— DIRECTIVE —
Restate, word for word, all of the material shown below.

— GIVEN INFORMATION —
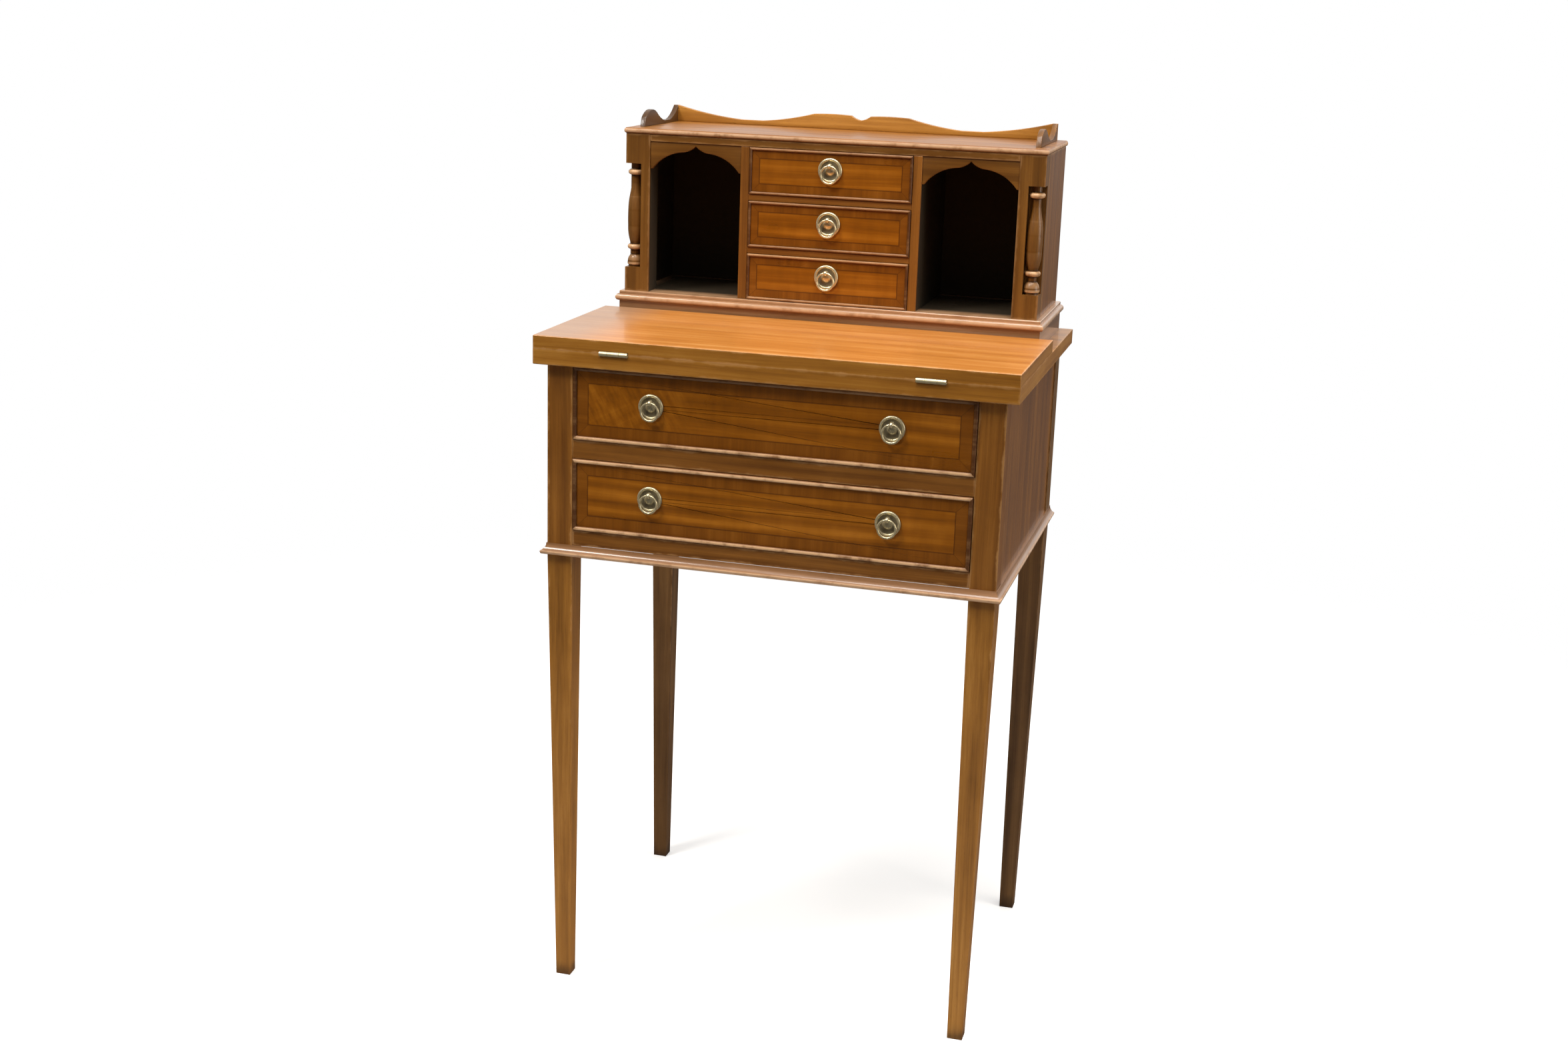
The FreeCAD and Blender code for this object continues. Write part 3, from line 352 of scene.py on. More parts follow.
# %% [markdown]
# ## Cross-banding
# The drawer fronts have a veneered field inside a border whose grain runs across it, from the
# edge inwards, with mitred corners and a thin dark line where border meets field. The border
# could be separate strips of mesh, but veneer has no thickness to see. A mask does it: the
# distance to the nearer side of a rectangle picks the border, and which side is nearer picks
# the way of the grain.

# %% The banding group
# u, v = half size - |place - middle|; band where min(u, v) < width; upright where u < v; line
# where min(u, v) is nearly the width, or u nearly v in the band.
BANDING, take, give = new_group(
    "Cross-banding", dict(Vector=(0, 0, 0), Middle=(0, 0, 0), Half=(1, 1, 1), Width=0.012,
                          Line=0.0006), "Band", "Upright", "Line")
u, _, v = (take["Half"] - abs(take["Vector"] - take["Middle"])).parts()
inside = u.lesser(v)
mitre = (inside > take["Width"]) + abs(u - v) * 2.2
off = abs(inside - take["Width"]).lesser(mitre)
fill(give, Band=inside < take["Width"], Upright=u < v, Line=off < take["Line"])
print("banding group:", len(BANDING.nodes), "nodes")

# %% [markdown]
# ## Painted shade inside
# The insides of the pigeonholes lie in deep shade, and that shade is painted into their colour,
# nearly black. One board is polished outside and shaded inside, so the painted shade can't be a
# material of the whole board. A box in object coordinates marks the space, with a soft edge
# where the painted shade thins out near the front.

# %% The painted shade group
# inside = the least of the three depths in the box; the mask rises over the blur.
INSIDE_SHADE, take, give = new_group("Painted shade inside", dict(BOX, Blur=0.006), "Mask")
a, b, c = depths(take)
fill(give, Mask=step(a.lesser(b).lesser(c) / take["Blur"], 0.0, 1.0))
print("painted shade group:", len(INSIDE_SHADE.nodes), "nodes")

# %% [markdown]
# ## The wood finishes
# Each finish is three colours of grain, a strength for each kind of marking, and a polish. One
# function turns them into a material for one board, so that every board gets its own place in
# the tree: the seed moves it, and a Mapping node turns the grain along the board. French polish
# is a thin clear film, so the shader's coat carries the gloss and the wood below stays rougher.

# %% Colours of the woods
def tint(red, green, blue):
    """A picture colour, 0 to 255, as the light it stands for: ((c + 0.055) / 1.055) ** 2.4."""
    c = np.array([red, green, blue]) / 255.0
    return (*np.where(c <= 0.04045, c / 12.92, ((c + 0.055) / 1.055) ** 2.4).tolist(), 1.0)


Wood = namedtuple("Wood", "dark middle light streaks figure pores rough coat rub ripple")
FINISHES = {name: Wood(*(tint(*colour) for colour in row[:3]), *row[3:]) for name, *row in (
    ("case", (82, 44, 10), (124, 76, 24), (160, 104, 40), 0.6, 0.3, 0.4, 0.36, 0.3, 0.5, 0),
    ("post", (88, 48, 10), (130, 80, 24), (162, 106, 40), 0.6, 0.25, 0.4, 0.4, 0.2, 0.4, 0),
    ("leg", (108, 66, 18), (158, 104, 36), (190, 134, 58), 0.7, 0.25, 0.4, 0.4, 0.2, 0.4, 0),
    # A darker copy of the legs' wood for the rear legs: painted shade.
    ("rear leg", (66, 42, 16), (106, 72, 34), (134, 96, 50), 0.6, 0.25, 0.4, 0.45, 0.1, 0.3, 0),
    ("leaf", (154, 90, 34), (184, 116, 48), (208, 148, 82), 0.7, 0.25, 0.3, 0.3, 0.9, 0.4, 0),
    ("edge", (110, 66, 16), (154, 100, 32), (184, 130, 56), 0.7, 0.2, 0.4, 0.36, 0.25, 0.3, 0),
    ("veneer", (94, 50, 4), (140, 80, 8), (182, 112, 26), 0.5, 0.55, 0.3, 0.3, 0.3, 0.4, 0.2),
    ("curly", (94, 50, 4), (140, 80, 8), (182, 112, 26), 0.2, 0, 0.1, 0.3, 0.3, 0.4, 1),
    ("banding", (92, 50, 6), (124, 70, 10), (148, 90, 24), 0.5, 0, 0.3, 0.32, 0.3, 0.3, 0),
    ("moulding", (84, 46, 14), (118, 70, 26), (206, 154, 100), 0.5, 0, 0.1, 0.42, 0.15, 1, 0),
    # The ledge wood is paler and greyer than the case's: painted reflection in its polish.
    ("ledge", (112, 74, 42), (152, 108, 70), (190, 144, 108), 0.6, 0.2, 0.3, 0.3, 0.7, 0.9, 0),
    ("fret", (70, 42, 10), (110, 70, 22), (142, 96, 38), 0.6, 0.2, 0.4, 0.4, 0.2, 0.3, 0),
    ("lining", (110, 76, 42), (158, 118, 72), (190, 150, 100), 0.9, 0.5, 0.8, 0.62, 0, 0.2, 0),
    ("backboard", (52, 32, 18), (92, 62, 36), (126, 92, 56), 1, 0.7, 0.4, 0.7, 0, 0.1, 0))}
ALONG = {"x": (0, 0, 0), "y": (0, 0, math.pi / 2), "z": (0, math.pi / 2, 0), "slant": (0, 0.5, 0)}
print(len(FINISHES), "woods")


# %% A board's material
SEEDS, RETURN_SEEDS = itertools.count(1), itertools.count(90)


def grained(place, finish, along, seed):
    """The grain group on one board, turned so that its X runs along the grain."""
    turned = put(place.tree, "Mapping", Vector=place, Rotation=ALONG[along]).outputs[0]
    f = FINISHES[finish]
    return use(GRAIN, Field(turned), Dark=f.dark, Middle=f.middle, Light=f.light,
               Streaks=f.streaks, Figure=f.figure, Ripple=f.ripple, Pores=f.pores, Seed=seed)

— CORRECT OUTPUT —
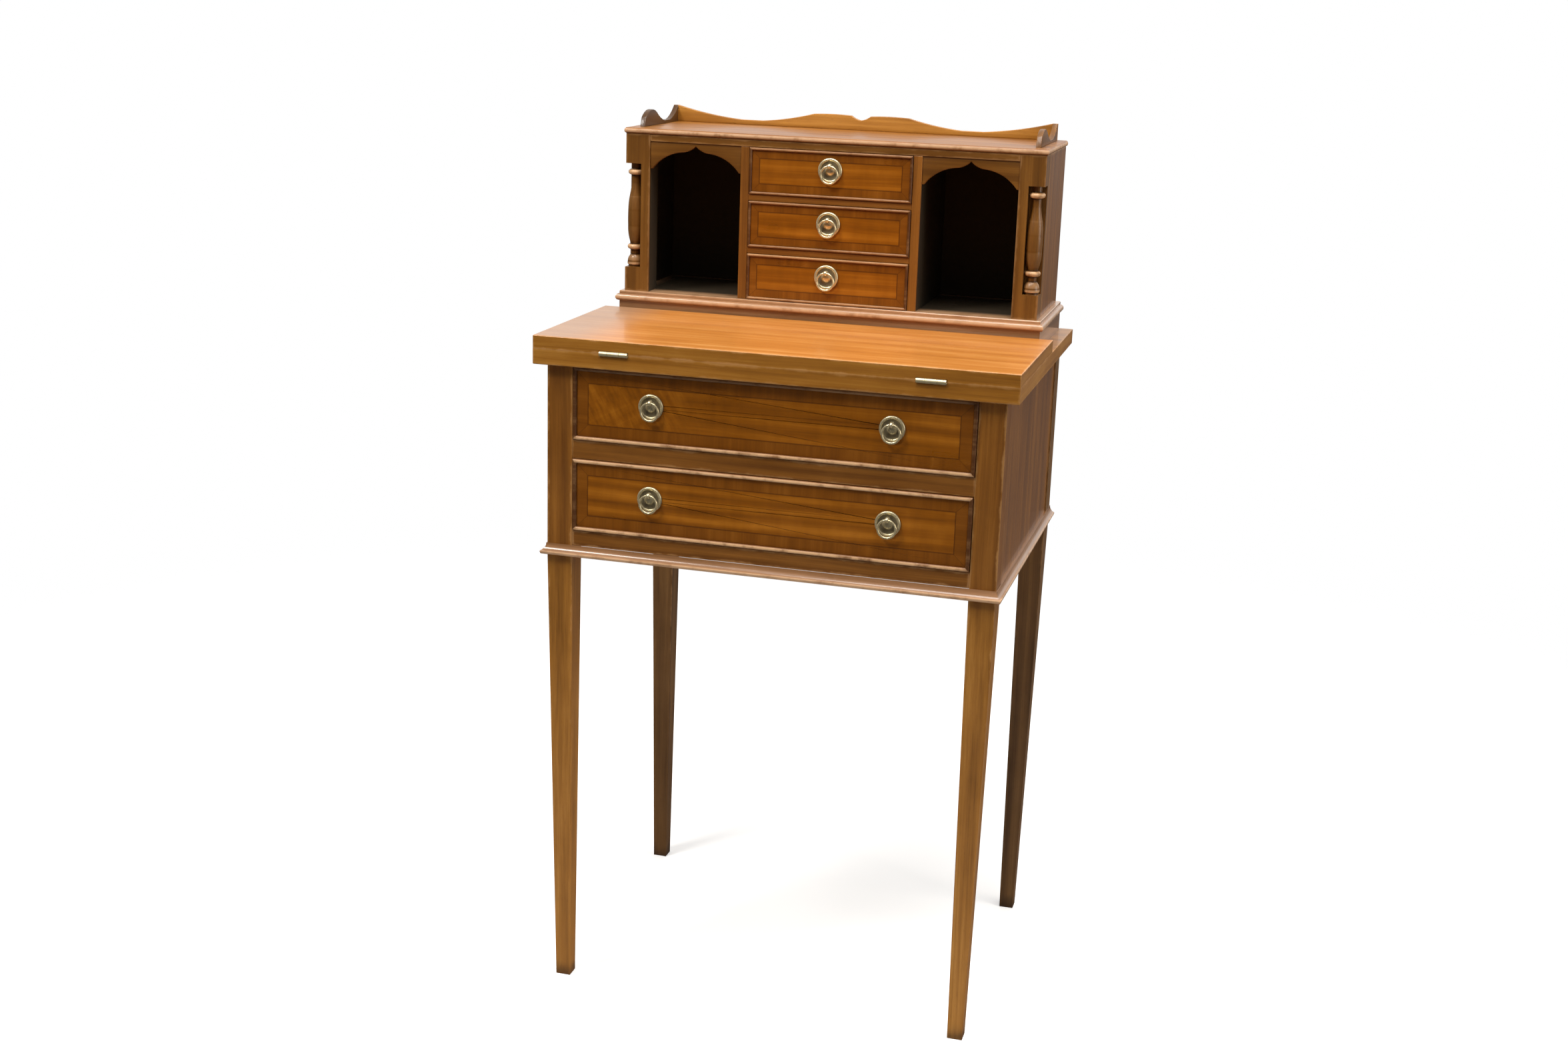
The FreeCAD and Blender code for this object continues. Write part 3, from line 352 of scene.py on. More parts follow.
# %% [markdown]
# ## Cross-banding
# The drawer fronts have a veneered field inside a border whose grain runs across it, from the
# edge inwards, with mitred corners and a thin dark line where border meets field. The border
# could be separate strips of mesh, but veneer has no thickness to see. A mask does it: the
# distance to the nearer side of a rectangle picks the border, and which side is nearer picks
# the way of the grain.

# %% The banding group
# u, v = half size - |place - middle|; band where min(u, v) < width; upright where u < v; line
# where min(u, v) is nearly the width, or u nearly v in the band.
BANDING, take, give = new_group(
    "Cross-banding", dict(Vector=(0, 0, 0), Middle=(0, 0, 0), Half=(1, 1, 1), Width=0.012,
                          Line=0.0006), "Band", "Upright", "Line")
u, _, v = (take["Half"] - abs(take["Vector"] - take["Middle"])).parts()
inside = u.lesser(v)
mitre = (inside > take["Width"]) + abs(u - v) * 2.2
off = abs(inside - take["Width"]).lesser(mitre)
fill(give, Band=inside < take["Width"], Upright=u < v, Line=off < take["Line"])
print("banding group:", len(BANDING.nodes), "nodes")

# %% [markdown]
# ## Painted shade inside
# The insides of the pigeonholes lie in deep shade, and that shade is painted into their colour,
# nearly black. One board is polished outside and shaded inside, so the painted shade can't be a
# material of the whole board. A box in object coordinates marks the space, with a soft edge
# where the painted shade thins out near the front.

# %% The painted shade group
# inside = the least of the three depths in the box; the mask rises over the blur.
INSIDE_SHADE, take, give = new_group("Painted shade inside", dict(BOX, Blur=0.006), "Mask")
a, b, c = depths(take)
fill(give, Mask=step(a.lesser(b).lesser(c) / take["Blur"], 0.0, 1.0))
print("painted shade group:", len(INSIDE_SHADE.nodes), "nodes")

# %% [markdown]
# ## The wood finishes
# Each finish is three colours of grain, a strength for each kind of marking, and a polish. One
# function turns them into a material for one board, so that every board gets its own place in
# the tree: the seed moves it, and a Mapping node turns the grain along the board. French polish
# is a thin clear film, so the shader's coat carries the gloss and the wood below stays rougher.

# %% Colours of the woods
def tint(red, green, blue):
    """A picture colour, 0 to 255, as the light it stands for: ((c + 0.055) / 1.055) ** 2.4."""
    c = np.array([red, green, blue]) / 255.0
    return (*np.where(c <= 0.04045, c / 12.92, ((c + 0.055) / 1.055) ** 2.4).tolist(), 1.0)


Wood = namedtuple("Wood", "dark middle light streaks figure pores rough coat rub ripple")
FINISHES = {name: Wood(*(tint(*colour) for colour in row[:3]), *row[3:]) for name, *row in (
    ("case", (82, 44, 10), (124, 76, 24), (160, 104, 40), 0.6, 0.3, 0.4, 0.36, 0.3, 0.5, 0),
    ("post", (88, 48, 10), (130, 80, 24), (162, 106, 40), 0.6, 0.25, 0.4, 0.4, 0.2, 0.4, 0),
    ("leg", (108, 66, 18), (158, 104, 36), (190, 134, 58), 0.7, 0.25, 0.4, 0.4, 0.2, 0.4, 0),
    # A darker copy of the legs' wood for the rear legs: painted shade.
    ("rear leg", (66, 42, 16), (106, 72, 34), (134, 96, 50), 0.6, 0.25, 0.4, 0.45, 0.1, 0.3, 0),
    ("leaf", (154, 90, 34), (184, 116, 48), (208, 148, 82), 0.7, 0.25, 0.3, 0.3, 0.9, 0.4, 0),
    ("edge", (110, 66, 16), (154, 100, 32), (184, 130, 56), 0.7, 0.2, 0.4, 0.36, 0.25, 0.3, 0),
    ("veneer", (94, 50, 4), (140, 80, 8), (182, 112, 26), 0.5, 0.55, 0.3, 0.3, 0.3, 0.4, 0.2),
    ("curly", (94, 50, 4), (140, 80, 8), (182, 112, 26), 0.2, 0, 0.1, 0.3, 0.3, 0.4, 1),
    ("banding", (92, 50, 6), (124, 70, 10), (148, 90, 24), 0.5, 0, 0.3, 0.32, 0.3, 0.3, 0),
    ("moulding", (84, 46, 14), (118, 70, 26), (206, 154, 100), 0.5, 0, 0.1, 0.42, 0.15, 1, 0),
    # The ledge wood is paler and greyer than the case's: painted reflection in its polish.
    ("ledge", (112, 74, 42), (152, 108, 70), (190, 144, 108), 0.6, 0.2, 0.3, 0.3, 0.7, 0.9, 0),
    ("fret", (70, 42, 10), (110, 70, 22), (142, 96, 38), 0.6, 0.2, 0.4, 0.4, 0.2, 0.3, 0),
    ("lining", (110, 76, 42), (158, 118, 72), (190, 150, 100), 0.9, 0.5, 0.8, 0.62, 0, 0.2, 0),
    ("backboard", (52, 32, 18), (92, 62, 36), (126, 92, 56), 1, 0.7, 0.4, 0.7, 0, 0.1, 0))}
ALONG = {"x": (0, 0, 0), "y": (0, 0, math.pi / 2), "z": (0, math.pi / 2, 0), "slant": (0, 0.5, 0)}
print(len(FINISHES), "woods")


# %% A board's material
SEEDS, RETURN_SEEDS = itertools.count(1), itertools.count(90)


def grained(place, finish, along, seed):
    """The grain group on one board, turned so that its X runs along the grain."""
    turned = put(place.tree, "Mapping", Vector=place, Rotation=ALONG[along]).outputs[0]
    f = FINISHES[finish]
    return use(GRAIN, Field(turned), Dark=f.dark, Middle=f.middle, Light=f.light,
               Streaks=f.streaks, Figure=f.figure, Ripple=f.ripple, Pores=f.pores, Seed=seed)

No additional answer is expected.